• Problem to solve:
The entries below contain a line with "0.92, 0.70), 0.6)" and a line with "for corner in". Retype exactly everything from the first down to the second, both included, and nothing else.

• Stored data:

-.-.-

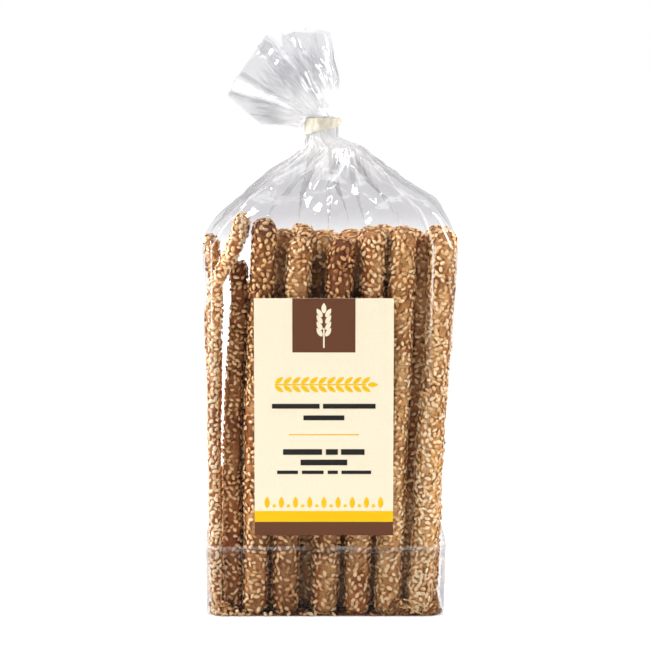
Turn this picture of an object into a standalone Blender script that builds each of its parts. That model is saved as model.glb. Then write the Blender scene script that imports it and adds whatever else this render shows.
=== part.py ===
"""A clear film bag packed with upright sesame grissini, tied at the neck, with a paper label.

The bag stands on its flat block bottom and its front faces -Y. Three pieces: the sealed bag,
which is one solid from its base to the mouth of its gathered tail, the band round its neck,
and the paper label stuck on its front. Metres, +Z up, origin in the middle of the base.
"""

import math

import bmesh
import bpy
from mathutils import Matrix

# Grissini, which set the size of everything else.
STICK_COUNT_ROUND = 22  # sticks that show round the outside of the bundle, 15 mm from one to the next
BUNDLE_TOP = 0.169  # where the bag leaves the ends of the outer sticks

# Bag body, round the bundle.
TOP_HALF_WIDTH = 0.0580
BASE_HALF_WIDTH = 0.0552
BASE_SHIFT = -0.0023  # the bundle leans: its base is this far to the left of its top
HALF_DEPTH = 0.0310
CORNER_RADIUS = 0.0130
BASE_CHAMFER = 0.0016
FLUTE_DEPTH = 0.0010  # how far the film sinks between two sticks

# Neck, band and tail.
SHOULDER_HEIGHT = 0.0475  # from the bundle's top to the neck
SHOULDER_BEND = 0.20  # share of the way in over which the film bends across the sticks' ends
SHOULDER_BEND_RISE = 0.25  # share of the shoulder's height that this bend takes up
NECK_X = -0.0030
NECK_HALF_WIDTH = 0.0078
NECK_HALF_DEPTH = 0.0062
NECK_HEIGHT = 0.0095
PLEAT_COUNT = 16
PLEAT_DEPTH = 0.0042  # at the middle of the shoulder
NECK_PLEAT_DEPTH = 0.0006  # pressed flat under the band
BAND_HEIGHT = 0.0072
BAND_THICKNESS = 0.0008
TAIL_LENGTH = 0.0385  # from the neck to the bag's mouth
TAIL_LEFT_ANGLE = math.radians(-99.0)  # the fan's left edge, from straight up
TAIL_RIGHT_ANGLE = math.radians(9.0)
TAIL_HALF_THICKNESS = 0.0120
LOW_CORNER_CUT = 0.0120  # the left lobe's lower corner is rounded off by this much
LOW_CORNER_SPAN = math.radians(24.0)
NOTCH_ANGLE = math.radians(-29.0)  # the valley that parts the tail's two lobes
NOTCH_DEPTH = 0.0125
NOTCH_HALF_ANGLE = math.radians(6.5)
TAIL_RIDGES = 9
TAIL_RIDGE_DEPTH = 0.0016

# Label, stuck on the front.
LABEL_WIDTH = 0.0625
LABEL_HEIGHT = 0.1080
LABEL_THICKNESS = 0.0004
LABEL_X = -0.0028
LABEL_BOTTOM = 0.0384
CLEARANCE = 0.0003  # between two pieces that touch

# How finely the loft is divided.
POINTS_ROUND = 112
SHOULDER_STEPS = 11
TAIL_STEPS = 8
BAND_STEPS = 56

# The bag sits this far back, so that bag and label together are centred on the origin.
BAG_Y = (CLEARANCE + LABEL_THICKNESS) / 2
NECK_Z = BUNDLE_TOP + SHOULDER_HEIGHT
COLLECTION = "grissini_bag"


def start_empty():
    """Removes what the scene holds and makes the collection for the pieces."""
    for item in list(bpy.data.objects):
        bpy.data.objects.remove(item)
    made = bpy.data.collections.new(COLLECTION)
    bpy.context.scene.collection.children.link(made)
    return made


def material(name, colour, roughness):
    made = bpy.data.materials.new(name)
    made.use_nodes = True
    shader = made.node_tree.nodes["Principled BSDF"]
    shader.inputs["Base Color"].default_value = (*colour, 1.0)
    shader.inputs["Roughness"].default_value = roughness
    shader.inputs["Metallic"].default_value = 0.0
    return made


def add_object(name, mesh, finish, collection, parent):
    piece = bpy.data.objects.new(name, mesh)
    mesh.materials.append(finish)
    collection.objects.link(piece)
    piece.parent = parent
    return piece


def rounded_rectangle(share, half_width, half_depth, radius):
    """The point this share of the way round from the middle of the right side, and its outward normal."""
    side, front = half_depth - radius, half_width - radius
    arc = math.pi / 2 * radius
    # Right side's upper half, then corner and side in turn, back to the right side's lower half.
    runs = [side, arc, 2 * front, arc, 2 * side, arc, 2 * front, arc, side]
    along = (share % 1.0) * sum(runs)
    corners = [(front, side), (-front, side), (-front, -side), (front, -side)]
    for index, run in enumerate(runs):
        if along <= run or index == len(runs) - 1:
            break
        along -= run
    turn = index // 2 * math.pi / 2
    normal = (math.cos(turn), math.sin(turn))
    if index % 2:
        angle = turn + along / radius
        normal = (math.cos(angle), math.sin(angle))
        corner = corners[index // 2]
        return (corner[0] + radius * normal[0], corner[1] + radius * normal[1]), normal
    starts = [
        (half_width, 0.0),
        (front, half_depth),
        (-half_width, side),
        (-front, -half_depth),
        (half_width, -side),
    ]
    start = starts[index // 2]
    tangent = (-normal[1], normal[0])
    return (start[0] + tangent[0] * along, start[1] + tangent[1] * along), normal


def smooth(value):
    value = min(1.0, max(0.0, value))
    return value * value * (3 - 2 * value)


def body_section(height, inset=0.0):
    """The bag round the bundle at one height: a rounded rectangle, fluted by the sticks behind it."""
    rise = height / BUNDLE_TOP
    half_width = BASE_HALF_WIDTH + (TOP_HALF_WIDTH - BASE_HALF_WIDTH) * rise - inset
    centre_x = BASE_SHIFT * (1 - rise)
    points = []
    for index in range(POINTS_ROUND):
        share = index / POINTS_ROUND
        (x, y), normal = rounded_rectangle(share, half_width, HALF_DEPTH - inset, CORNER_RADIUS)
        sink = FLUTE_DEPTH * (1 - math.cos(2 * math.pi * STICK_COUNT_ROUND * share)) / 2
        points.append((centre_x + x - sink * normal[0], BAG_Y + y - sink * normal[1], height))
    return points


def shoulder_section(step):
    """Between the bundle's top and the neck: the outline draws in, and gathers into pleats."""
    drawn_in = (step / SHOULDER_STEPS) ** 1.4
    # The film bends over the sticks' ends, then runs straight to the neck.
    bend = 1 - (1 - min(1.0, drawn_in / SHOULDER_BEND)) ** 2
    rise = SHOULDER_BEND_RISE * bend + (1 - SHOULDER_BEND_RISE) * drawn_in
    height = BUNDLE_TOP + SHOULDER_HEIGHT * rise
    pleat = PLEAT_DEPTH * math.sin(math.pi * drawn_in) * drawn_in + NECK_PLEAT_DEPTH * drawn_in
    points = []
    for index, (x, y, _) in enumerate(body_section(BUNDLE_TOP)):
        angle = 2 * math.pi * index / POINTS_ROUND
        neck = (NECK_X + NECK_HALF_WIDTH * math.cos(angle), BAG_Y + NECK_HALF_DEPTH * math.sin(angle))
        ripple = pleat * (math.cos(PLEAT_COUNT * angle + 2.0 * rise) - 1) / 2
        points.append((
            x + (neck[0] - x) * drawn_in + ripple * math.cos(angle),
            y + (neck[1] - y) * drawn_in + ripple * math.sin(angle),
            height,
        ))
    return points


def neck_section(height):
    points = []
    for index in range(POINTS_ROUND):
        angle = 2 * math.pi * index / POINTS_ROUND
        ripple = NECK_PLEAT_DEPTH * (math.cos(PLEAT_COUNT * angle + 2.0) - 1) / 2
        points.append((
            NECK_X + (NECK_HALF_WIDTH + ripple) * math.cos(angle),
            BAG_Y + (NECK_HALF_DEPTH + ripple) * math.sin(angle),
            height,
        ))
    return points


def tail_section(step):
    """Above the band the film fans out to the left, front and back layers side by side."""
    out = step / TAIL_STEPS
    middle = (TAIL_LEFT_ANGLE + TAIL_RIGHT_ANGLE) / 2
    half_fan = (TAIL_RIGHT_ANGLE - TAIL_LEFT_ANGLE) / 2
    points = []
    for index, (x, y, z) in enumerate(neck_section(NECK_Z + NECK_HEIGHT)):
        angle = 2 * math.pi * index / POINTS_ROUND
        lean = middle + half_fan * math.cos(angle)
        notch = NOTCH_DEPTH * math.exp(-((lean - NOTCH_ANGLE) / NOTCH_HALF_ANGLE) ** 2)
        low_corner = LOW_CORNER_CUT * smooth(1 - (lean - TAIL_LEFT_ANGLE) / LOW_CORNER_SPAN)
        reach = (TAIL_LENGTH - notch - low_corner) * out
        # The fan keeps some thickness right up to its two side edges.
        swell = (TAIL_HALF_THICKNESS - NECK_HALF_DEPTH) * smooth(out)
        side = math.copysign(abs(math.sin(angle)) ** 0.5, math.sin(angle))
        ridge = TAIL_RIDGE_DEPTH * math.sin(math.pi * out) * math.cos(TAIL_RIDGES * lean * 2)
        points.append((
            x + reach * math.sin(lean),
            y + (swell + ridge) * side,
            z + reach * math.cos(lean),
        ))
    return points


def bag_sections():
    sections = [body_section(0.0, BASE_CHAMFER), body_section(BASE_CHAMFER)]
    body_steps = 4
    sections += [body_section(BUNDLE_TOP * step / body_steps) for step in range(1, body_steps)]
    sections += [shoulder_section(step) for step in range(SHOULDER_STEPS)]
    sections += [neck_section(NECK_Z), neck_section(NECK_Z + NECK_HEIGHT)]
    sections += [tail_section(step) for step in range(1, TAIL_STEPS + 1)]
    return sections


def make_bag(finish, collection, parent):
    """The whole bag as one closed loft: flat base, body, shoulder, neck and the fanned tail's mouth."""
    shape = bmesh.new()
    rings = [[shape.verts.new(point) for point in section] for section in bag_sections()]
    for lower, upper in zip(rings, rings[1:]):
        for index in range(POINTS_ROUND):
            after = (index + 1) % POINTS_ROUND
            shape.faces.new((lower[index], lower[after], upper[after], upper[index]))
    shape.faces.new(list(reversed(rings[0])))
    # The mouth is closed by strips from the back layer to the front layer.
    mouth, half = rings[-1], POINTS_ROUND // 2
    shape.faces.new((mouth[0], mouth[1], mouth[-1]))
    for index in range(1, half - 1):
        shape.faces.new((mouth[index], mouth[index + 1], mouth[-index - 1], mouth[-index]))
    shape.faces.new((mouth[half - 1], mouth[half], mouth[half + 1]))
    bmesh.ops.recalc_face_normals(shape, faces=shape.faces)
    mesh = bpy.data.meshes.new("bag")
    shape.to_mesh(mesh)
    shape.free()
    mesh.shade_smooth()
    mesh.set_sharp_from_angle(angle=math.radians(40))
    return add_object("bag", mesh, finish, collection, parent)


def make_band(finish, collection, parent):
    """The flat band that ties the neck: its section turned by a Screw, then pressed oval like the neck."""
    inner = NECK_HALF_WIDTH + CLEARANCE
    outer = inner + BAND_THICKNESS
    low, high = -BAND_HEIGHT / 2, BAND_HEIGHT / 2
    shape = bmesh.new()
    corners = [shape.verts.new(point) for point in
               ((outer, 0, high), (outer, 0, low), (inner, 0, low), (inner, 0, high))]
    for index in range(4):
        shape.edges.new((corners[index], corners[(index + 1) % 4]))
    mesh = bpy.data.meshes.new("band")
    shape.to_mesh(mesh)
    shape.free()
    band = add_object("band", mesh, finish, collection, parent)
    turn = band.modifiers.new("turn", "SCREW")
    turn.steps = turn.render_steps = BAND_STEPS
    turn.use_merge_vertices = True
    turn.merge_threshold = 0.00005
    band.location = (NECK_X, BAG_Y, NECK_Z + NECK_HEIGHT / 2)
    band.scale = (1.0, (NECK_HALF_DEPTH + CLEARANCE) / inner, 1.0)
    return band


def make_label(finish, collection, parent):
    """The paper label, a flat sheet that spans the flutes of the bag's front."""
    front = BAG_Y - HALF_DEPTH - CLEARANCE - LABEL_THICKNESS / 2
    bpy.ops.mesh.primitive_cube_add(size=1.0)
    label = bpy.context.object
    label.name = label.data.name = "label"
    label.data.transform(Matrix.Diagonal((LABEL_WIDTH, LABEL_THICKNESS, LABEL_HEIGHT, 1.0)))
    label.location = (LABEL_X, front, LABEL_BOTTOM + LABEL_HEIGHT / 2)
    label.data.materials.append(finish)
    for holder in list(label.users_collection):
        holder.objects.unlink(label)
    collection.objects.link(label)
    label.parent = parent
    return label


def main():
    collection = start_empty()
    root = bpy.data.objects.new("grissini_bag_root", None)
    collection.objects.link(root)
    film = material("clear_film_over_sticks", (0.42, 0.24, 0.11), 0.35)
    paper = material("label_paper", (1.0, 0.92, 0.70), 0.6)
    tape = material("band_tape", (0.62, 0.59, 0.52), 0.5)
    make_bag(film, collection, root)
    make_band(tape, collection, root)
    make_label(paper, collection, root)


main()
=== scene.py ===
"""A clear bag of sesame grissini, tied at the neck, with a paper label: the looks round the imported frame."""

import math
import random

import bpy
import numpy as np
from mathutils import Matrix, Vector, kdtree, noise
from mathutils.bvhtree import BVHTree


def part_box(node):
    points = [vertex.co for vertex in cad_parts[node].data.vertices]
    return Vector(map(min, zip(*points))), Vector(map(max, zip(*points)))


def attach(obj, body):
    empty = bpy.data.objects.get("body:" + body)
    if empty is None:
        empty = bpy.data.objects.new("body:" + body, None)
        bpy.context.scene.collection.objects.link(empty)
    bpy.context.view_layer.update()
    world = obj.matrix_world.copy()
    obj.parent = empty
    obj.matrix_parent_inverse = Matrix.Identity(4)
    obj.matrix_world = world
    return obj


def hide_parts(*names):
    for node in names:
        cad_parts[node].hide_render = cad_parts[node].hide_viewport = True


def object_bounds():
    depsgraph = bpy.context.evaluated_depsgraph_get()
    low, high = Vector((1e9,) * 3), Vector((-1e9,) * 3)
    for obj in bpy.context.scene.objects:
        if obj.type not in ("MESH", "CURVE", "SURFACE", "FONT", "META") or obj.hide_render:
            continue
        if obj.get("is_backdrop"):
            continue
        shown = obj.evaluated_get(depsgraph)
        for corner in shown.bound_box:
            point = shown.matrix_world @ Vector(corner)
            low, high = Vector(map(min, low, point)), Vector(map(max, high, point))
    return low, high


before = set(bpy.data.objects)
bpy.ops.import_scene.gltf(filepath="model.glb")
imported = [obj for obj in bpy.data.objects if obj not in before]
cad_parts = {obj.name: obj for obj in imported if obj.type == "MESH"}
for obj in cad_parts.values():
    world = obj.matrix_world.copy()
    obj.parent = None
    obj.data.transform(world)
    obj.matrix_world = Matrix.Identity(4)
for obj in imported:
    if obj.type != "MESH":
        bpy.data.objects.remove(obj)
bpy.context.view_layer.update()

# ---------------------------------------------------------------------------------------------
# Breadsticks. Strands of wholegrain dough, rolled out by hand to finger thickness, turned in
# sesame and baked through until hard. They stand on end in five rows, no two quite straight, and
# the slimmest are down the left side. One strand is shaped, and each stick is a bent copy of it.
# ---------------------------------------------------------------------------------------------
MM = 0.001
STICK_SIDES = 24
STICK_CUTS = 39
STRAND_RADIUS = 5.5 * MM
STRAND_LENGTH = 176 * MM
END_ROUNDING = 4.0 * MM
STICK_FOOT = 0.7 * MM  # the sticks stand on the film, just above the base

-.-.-

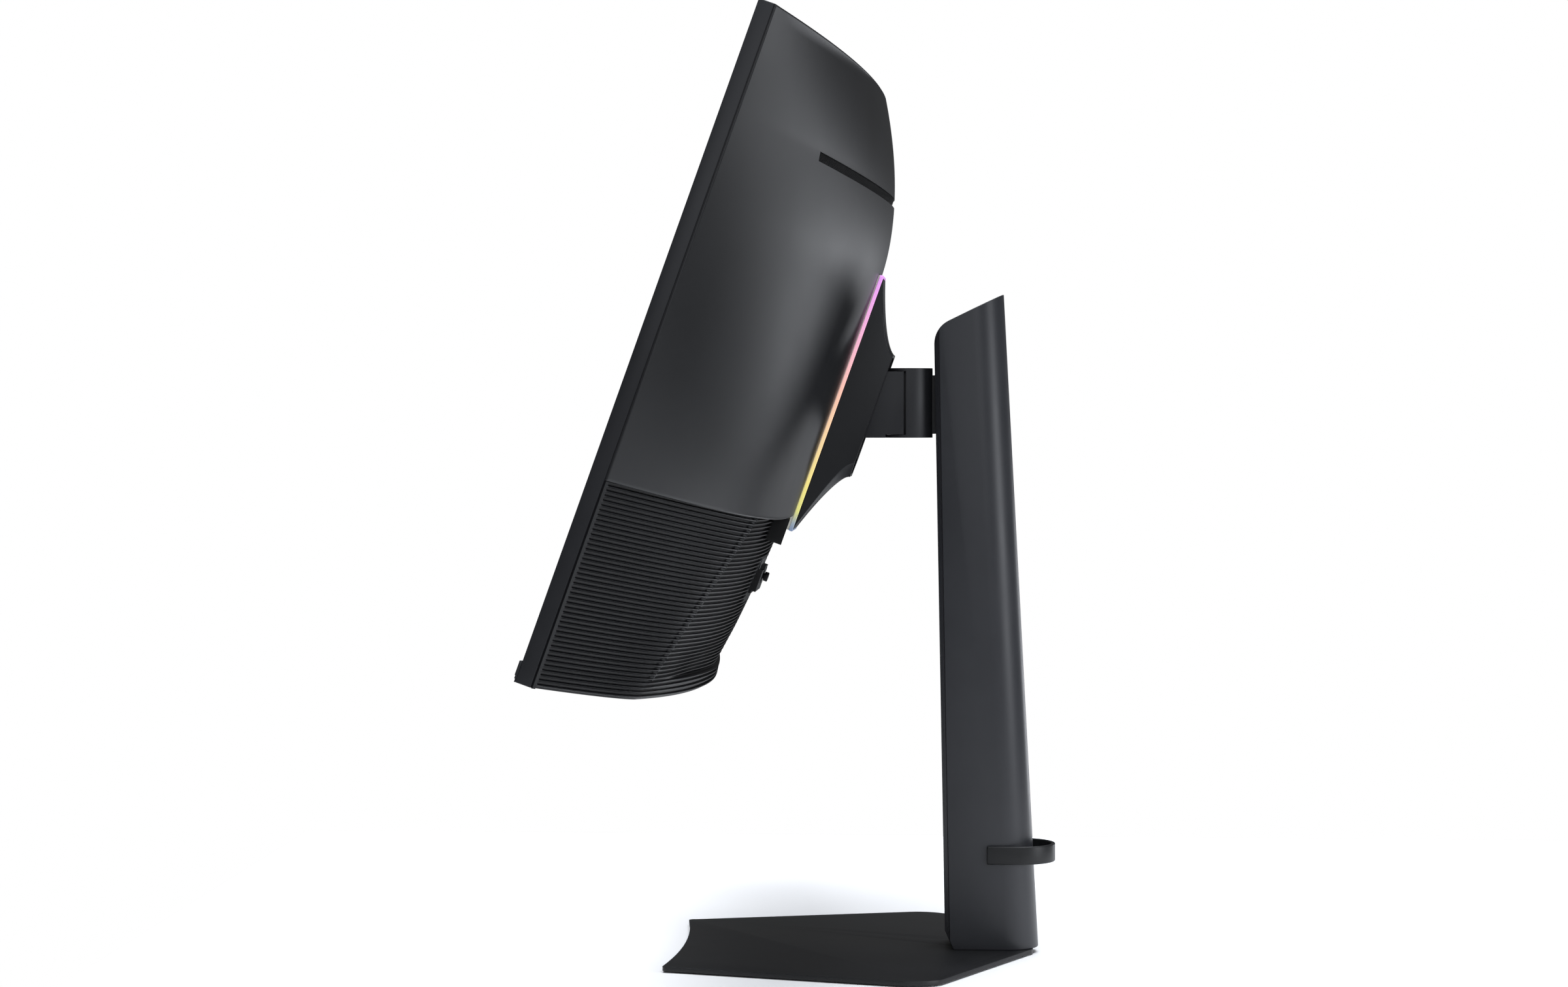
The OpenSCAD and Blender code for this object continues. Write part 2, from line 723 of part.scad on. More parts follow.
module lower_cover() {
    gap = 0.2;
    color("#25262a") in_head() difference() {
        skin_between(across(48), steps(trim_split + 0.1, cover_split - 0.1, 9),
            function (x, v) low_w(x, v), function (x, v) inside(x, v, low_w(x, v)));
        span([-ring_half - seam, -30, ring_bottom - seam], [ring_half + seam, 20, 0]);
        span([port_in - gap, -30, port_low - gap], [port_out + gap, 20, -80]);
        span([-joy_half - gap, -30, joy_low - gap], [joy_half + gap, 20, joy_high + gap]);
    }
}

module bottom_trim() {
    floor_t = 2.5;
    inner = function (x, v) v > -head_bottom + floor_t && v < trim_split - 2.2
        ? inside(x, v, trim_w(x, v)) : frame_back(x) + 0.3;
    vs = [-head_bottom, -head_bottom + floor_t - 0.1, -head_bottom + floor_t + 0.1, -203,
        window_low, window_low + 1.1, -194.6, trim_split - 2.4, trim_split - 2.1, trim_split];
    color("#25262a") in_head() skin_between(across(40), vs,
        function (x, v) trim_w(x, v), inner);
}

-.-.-

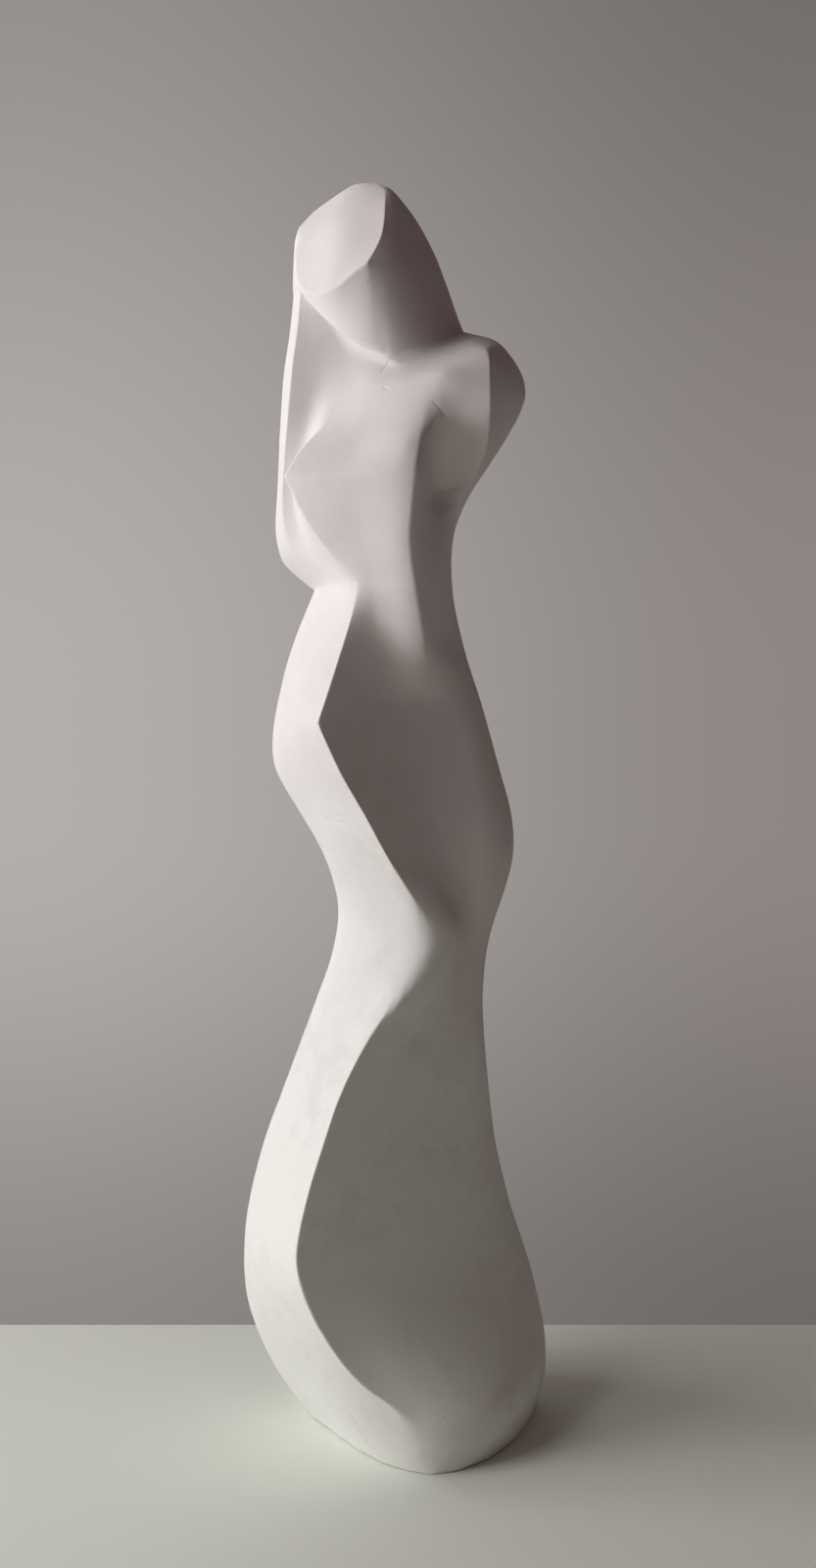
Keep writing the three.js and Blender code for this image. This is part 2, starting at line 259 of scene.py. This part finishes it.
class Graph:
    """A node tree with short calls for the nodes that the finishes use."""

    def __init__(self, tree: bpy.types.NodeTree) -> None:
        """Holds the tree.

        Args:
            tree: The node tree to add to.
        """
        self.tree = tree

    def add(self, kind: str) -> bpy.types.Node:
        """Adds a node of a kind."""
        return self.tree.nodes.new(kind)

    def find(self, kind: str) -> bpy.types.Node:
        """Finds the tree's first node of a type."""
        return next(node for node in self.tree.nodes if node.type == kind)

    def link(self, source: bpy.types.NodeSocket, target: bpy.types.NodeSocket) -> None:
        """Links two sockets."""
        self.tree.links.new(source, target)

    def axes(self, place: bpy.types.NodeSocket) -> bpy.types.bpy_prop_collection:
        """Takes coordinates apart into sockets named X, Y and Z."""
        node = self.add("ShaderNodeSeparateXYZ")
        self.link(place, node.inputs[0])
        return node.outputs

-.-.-

• Exercise result:
    paper = material("label_paper", (1.0, 0.92, 0.70), 0.6)
    tape = material("band_tape", (0.62, 0.59, 0.52), 0.5)
    make_bag(film, collection, root)
    make_band(tape, collection, root)
    make_label(paper, collection, root)


main()
=== scene.py ===
"""A clear bag of sesame grissini, tied at the neck, with a paper label: the looks round the imported frame."""

import math
import random

import bpy
import numpy as np
from mathutils import Matrix, Vector, kdtree, noise
from mathutils.bvhtree import BVHTree


def part_box(node):
    points = [vertex.co for vertex in cad_parts[node].data.vertices]
    return Vector(map(min, zip(*points))), Vector(map(max, zip(*points)))


def attach(obj, body):
    empty = bpy.data.objects.get("body:" + body)
    if empty is None:
        empty = bpy.data.objects.new("body:" + body, None)
        bpy.context.scene.collection.objects.link(empty)
    bpy.context.view_layer.update()
    world = obj.matrix_world.copy()
    obj.parent = empty
    obj.matrix_parent_inverse = Matrix.Identity(4)
    obj.matrix_world = world
    return obj


def hide_parts(*names):
    for node in names:
        cad_parts[node].hide_render = cad_parts[node].hide_viewport = True


def object_bounds():
    depsgraph = bpy.context.evaluated_depsgraph_get()
    low, high = Vector((1e9,) * 3), Vector((-1e9,) * 3)
    for obj in bpy.context.scene.objects:
        if obj.type not in ("MESH", "CURVE", "SURFACE", "FONT", "META") or obj.hide_render:
            continue
        if obj.get("is_backdrop"):
            continue
        shown = obj.evaluated_get(depsgraph)
        for corner in shown.bound_box:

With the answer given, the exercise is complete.